Input records:
.....

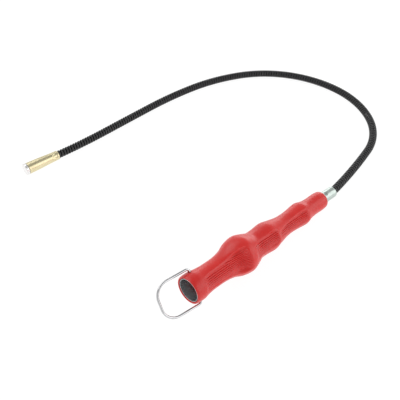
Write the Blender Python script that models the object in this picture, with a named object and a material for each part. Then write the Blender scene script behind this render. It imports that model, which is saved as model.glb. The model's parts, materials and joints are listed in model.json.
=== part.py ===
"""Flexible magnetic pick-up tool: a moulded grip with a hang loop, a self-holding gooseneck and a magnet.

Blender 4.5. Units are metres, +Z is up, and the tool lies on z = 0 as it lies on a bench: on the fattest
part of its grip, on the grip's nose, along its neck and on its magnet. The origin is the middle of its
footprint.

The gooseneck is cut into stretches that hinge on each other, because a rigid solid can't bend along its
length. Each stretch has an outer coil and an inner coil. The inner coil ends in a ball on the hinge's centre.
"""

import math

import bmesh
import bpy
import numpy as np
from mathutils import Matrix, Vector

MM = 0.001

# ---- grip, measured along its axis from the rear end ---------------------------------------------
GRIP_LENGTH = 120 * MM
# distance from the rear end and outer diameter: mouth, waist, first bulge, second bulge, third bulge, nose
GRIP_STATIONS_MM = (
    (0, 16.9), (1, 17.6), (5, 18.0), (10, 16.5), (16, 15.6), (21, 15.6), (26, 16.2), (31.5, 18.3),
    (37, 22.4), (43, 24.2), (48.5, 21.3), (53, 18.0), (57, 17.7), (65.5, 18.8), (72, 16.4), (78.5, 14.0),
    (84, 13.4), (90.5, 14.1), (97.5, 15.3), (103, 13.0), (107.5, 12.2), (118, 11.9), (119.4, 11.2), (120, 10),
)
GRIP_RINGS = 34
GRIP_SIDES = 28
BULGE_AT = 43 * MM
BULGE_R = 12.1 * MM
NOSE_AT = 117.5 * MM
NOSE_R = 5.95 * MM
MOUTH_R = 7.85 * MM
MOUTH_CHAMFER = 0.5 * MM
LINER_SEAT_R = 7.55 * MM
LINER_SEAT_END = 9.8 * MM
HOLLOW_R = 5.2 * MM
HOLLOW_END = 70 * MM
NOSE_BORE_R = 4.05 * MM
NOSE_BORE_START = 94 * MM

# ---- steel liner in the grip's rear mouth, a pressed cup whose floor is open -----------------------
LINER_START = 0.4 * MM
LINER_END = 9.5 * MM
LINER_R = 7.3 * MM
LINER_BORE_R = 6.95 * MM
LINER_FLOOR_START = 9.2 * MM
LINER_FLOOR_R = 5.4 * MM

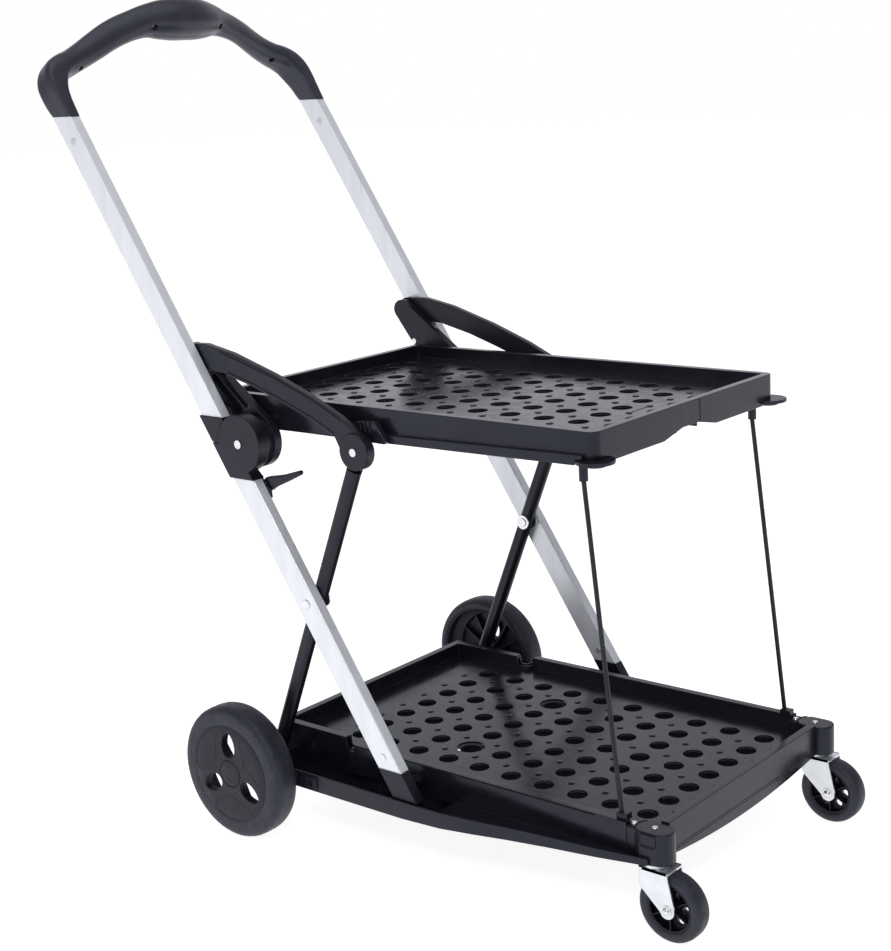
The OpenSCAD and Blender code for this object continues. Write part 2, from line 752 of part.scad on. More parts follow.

.....

The request:
Review the preceding data and report every line that includes the string "from".

Correct result:
from mathutils import Matrix, Vector
# ---- grip, measured along its axis from the rear end ---------------------------------------------
# distance from the rear end and outer diameter: mouth, waist, first bulge, second bulge, third bulge, nose
The OpenSCAD and Blender code for this object continues. Write part 2, from line 752 of part.scad on. More parts follow.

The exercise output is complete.